Even two sides of an LP could be different (1 side correct, 1 side wrong).  
Polarity of a few recordings

Some Correctly phased recordings:

Rickie Lee Jones           Pop Pop
Julia Fordham                 Swept
Enya                               Watermark
Bela Fleck                       UFO TOFU
Three Blind Mice CD’s
Reference recordings CD’s
Sheffield Lab CD’s
Mercury Living Presence CD’s produced by Sir Dennis Drake
East Wind Silver CD’s ( not the gold discs)

Some inverted CD’s

Mary Black                   No Frontiers
Babes in the Woods
Terri Garrison               Only Love ( Waterlily/Vandersteen recording)
Fourplay                       Fourplay
Ray Lynch                     Deep Breakfast ( interesting that a fully synthesized recording can exhibit polarity differences)
Sarah K                         Gypsy Alley
Closer than They Appear
Harry Connick, Jr           25
Julia Fordham               Porcelain
Mary Chapin Carpenter Come on, Come on
Enya                               Enya
Shepard Moon
Radka Toneff                 Fairytales
Ella Fitzgerald                Clap Hands here Comes Charlie
Holly Cole Trio               Temptation (voice and bass are inverted, piano is correct)
Don’t Smoke in Bed ( see note above)
East wind Gold CD’s


Note that Mercury Living Presence are in correct Polarity as opposed to the prior list which stated the opposite.  Within labels, polarity on CDs change.  Ella Fitzgerald's Clab Hand here Comes Charlie is in correct polarity on the gold DCC disc by Steve Hoffman.

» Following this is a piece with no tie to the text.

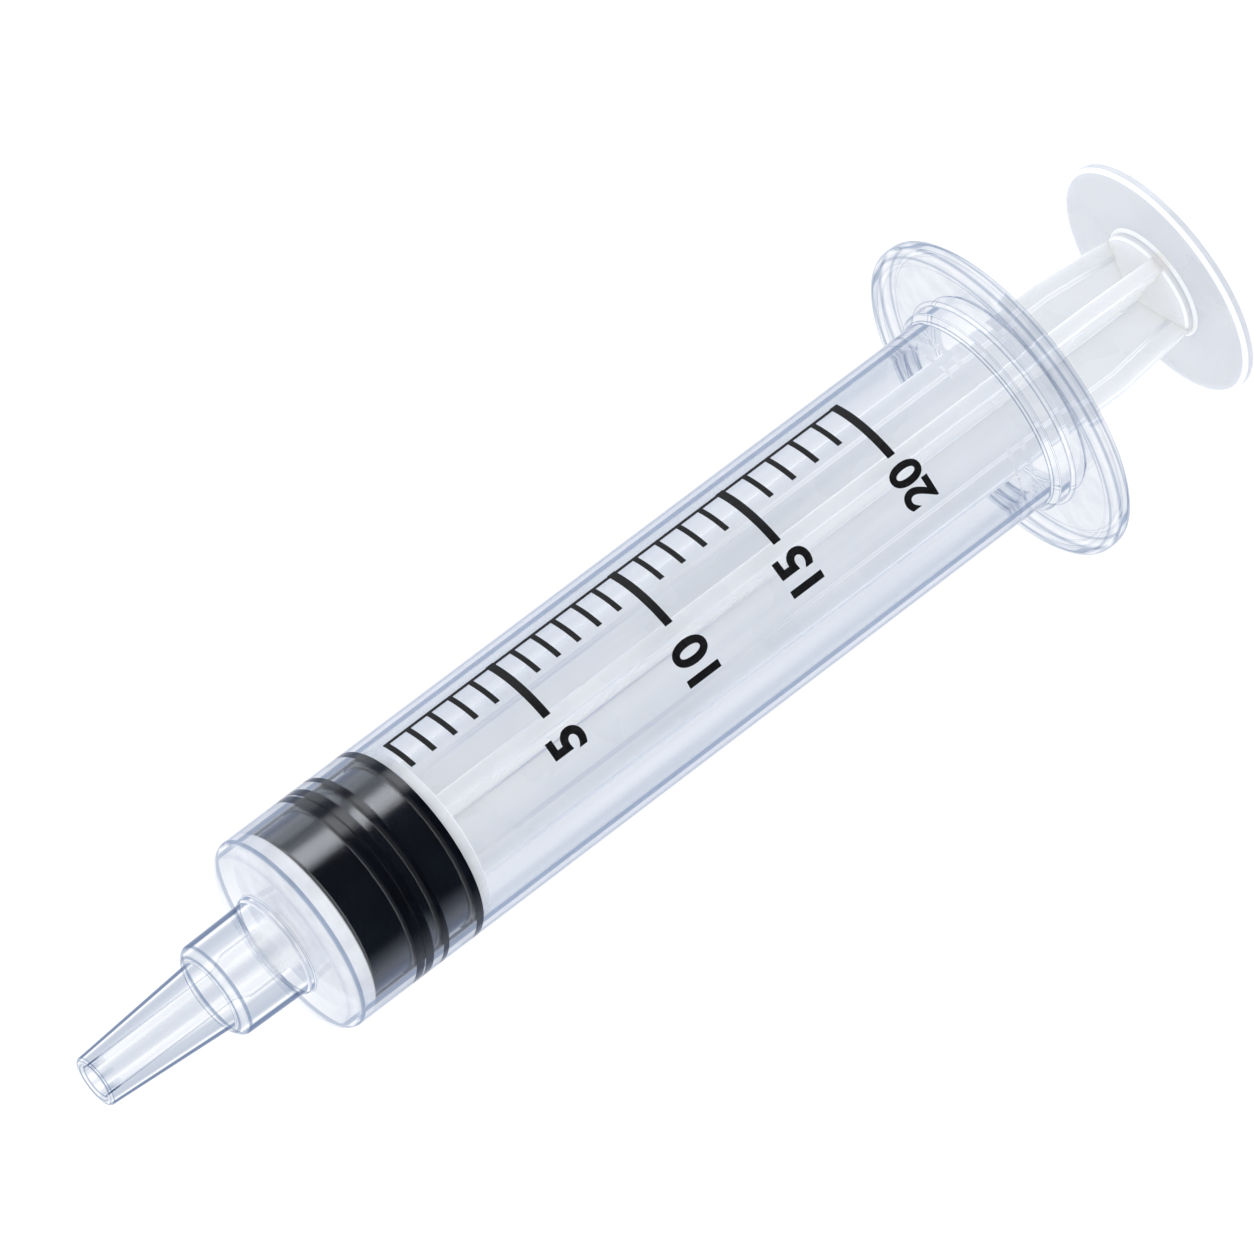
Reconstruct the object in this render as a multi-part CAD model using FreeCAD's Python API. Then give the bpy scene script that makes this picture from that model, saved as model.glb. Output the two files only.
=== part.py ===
import FreeCAD, Part
import math
import os

# Irrigation syringe, 20 mL, standing on its thumb plate with the tip up.
# Millimetres. Origin at the middle of the thumb plate's outer face, +Z towards the tip.
# Three moulded pieces and a printed scale:
#   plunger_rod  one milky moulding: thumb plate, boss, cruciform shank, front disc, barbed knob
#   stopper      black rubber, three sealing ribs, snapped over the knob
#   barrel       one clear moulding: finger flange, collar, tube, shoulder, hub, tapered tip
#   scale_print  the ink of the graduation on the tube

# Thumb plate and its boss
PLATE_RADIUS = 13.8
PLATE_THICKNESS = 1.5
PLATE_EDGE_ROUNDING = 0.6
PLATE_DISH_RADIUS = 11.9
PLATE_DISH_DEPTH = 0.35
BOSS_RADIUS = 6.3
BOSS_HEIGHT = 1.2
BOSS_FILLET = 0.5
FLUTE_END_HEIGHT = 1.7
FLUTE_END_RADIUS = 1.3

# Cruciform shank with a bead along each rib's edge
SHANK_START_HALF_WIDTH = 6.1
SHANK_HALF_WIDTH = 7.2
SHANK_TAPER_LENGTH = 9.0
RIB_COUNT = 4
RIB_THICKNESS = 1.3
BEAD_THICKNESS = 1.8
BEAD_DEPTH = 1.9
SHANK_TURN = -78.0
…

Of course Mercury Living Presence classical CDs were produced by entirely different people than whoever produced the pop stuff. So the jury is still out on those Golden Age classical CDs from the 90s as to their Polarity. The jury is still out on the RCA Living Stereo CDs from the same time period, which frankly don’t sound that great to me. As to their Absolute Polarity, who the hell knows? As for Deutsche Grammophon I would believe that entire label is OOP. By the way when I refer to Absolute Polarity I’m referring to the case where the recording is 180 degrees from the correct Absolute Polarity. 
The 3 box set of 180 RCA Living Stereo CDs were remastered and sound fantastic overall.  On the level of the Mercury CDs.  Also, the Heifetz/Piatagorsky set sounds amazing.  Also the Friedman, Browning and Dorfmann sets are very fine listening.  The Friedman/Previn Franck/Debussy CD beats the already fine Japanese CD from a decade ago.  There are some very fine remasterings being done.  I can wholeheartedly recommend the Decca mono box and the Recital box.